None, however, superseded the federal regulations.

“The government is wrong,” Hawker said. “Government is serving its own needs. It's not looking at the needs and rights of the citizens, citizens being discriminated against when neighbors are not.”

When Redmond's sign will move or come down is yet to be determined, based on negotiations between her and DOT.

“The most important thing there is that we still have an open discourse with her and her family,” Feller said. “We're still hopeful of voluntary compliance.”

Barely beat deadline

Brown Bear Saloon owner Matt Williams complied by taking his roadside sign down after 31 years.  At 10 p.m. on June 30, two hours before the July 1 deadline, it was gone.
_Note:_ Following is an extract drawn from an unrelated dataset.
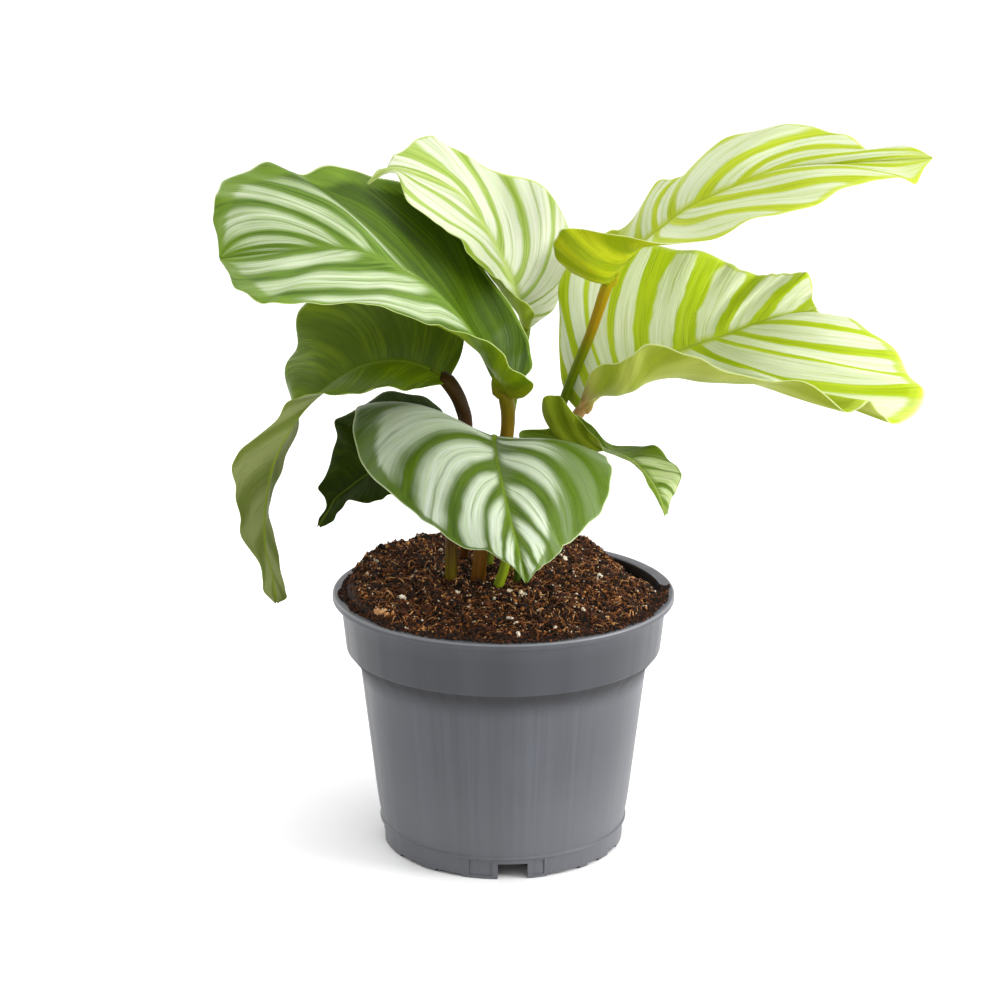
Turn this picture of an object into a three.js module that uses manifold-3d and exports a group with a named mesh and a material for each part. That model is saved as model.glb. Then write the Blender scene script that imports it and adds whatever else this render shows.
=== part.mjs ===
// A potted calathea with eight leaves, in millimetres. +Z is up and the front is -Y.
// The origin is the middle of the pot's centre foot, on the surface that the pot stands on.
import * as THREE from "three";
import { mergeVertices } from "three/addons/utils/BufferGeometryUtils.js";
import Module from "manifold-3d";

// Pot: a moulded nursery pot with a collar, a lip and a notched foot ring.
const RIM_RADIUS = 85;
const RIM_HEIGHT = 129.6;
const LIP_THICKNESS = 3;
const LIP_OVERHANG = 4;
const COLLAR_HEIGHT = 25;
const COLLAR_TAPER = 2.6;
const COLLAR_STEP = 7;
const BODY_TOP_Z = 94;
const BODY_TOP_RADIUS = 71.6;
const BODY_FOOT_Z = 22;
const BODY_FOOT_RADIUS = 63.4;
const FOOT_RING_RADIUS = 60.5;
const FLOOR_UNDERSIDE_Z = 10;
const WALL = 2;
const CENTRE_FOOT_RADIUS = 14;
const POT_SIDES = 40;
const NOTCH_WIDTH = 14.7;
const NOTCH_HEIGHT = 8;
const NOTCH_COUNT = 4;
const NOTCH_TURN = THREE.MathUtils.degToRad(4.6);
const DRAIN_COUNT = 6;
const DRAIN_RADIUS = 4.5;
const DRAIN_CIRCLE_RADIUS = 42;
const DRAIN_SIDES = 8;

// Soil: a low mound, heaped above the rim at the back and left, that slumps away from the wall at
// the back right.
const SEAT_GAP = 0.3;
const SOIL_CENTRE_Z = 137.5;
const SOIL_MOUND = 9;
const HEAP_HEIGHT = 10.5;
const HEAP_TURN = THREE.MathUtils.degToRad(25);
const CRUMBLE_SLOPE = 2.2;
const SOIL_EDGE_DROP = 1;
const SLUMP_DEPTH = 15;
const SLUMP_TURN = THREE.MathUtils.degToRad(28);
const SLUMP_SPREAD = THREE.MathUtils.degToRad(19);
const SOIL_RINGS = [0.2, 0.42, 0.62, 0.78, 0.9];

// Leaves: thin waved blades with a raised midrib below, each on its own stem.
const BLADE_THICKNESS = 0.8;
const BLADE_ROWS = 32;
const BLADE_COLUMNS_PER_HALF = 5;
const KEEL_DEPTH = 1.4;
const KEEL_HALF_WIDTH = 3;
const BASE_HALF_WIDTH = 2.5;
const TIP_HALF_WIDTH = 1.5;
const VEIN_SWEEP = 0.1;
const STEM_SEGMENTS = 14;
const STEM_SIDES = 8;
const STEM_FOOT_Z = 104;
const STEM_COLLAR_Z = 128;
const HOLE_REACH = 15;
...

Both of Redmond's business and the Birdhouse Garage have been offered money by the state to move their signs. Williams wasn't. However, failing to remove the sign could have meant a misdemeanor charge and a possible suspension of his liquor license.

It's been less than a week since the sign came down and Williams said he's seen no decrease in business. He knows his regulars will show up, but worries about tourists and others passing by who might not notice the saloon and motel anymore. He said some studies have shown roadside signs account for 25 percent of some small businesses' revenue

Williams said he's considering spending between $30-40,000 for a larger, brighter sign. He doesn't want to turn the Bird Creek area into an Alaska-version of the Las Vegas strip, but isn't sure what else to do.

“If that's the difference between survival and not surviving, I'll light my business up like a roman candle,” he said.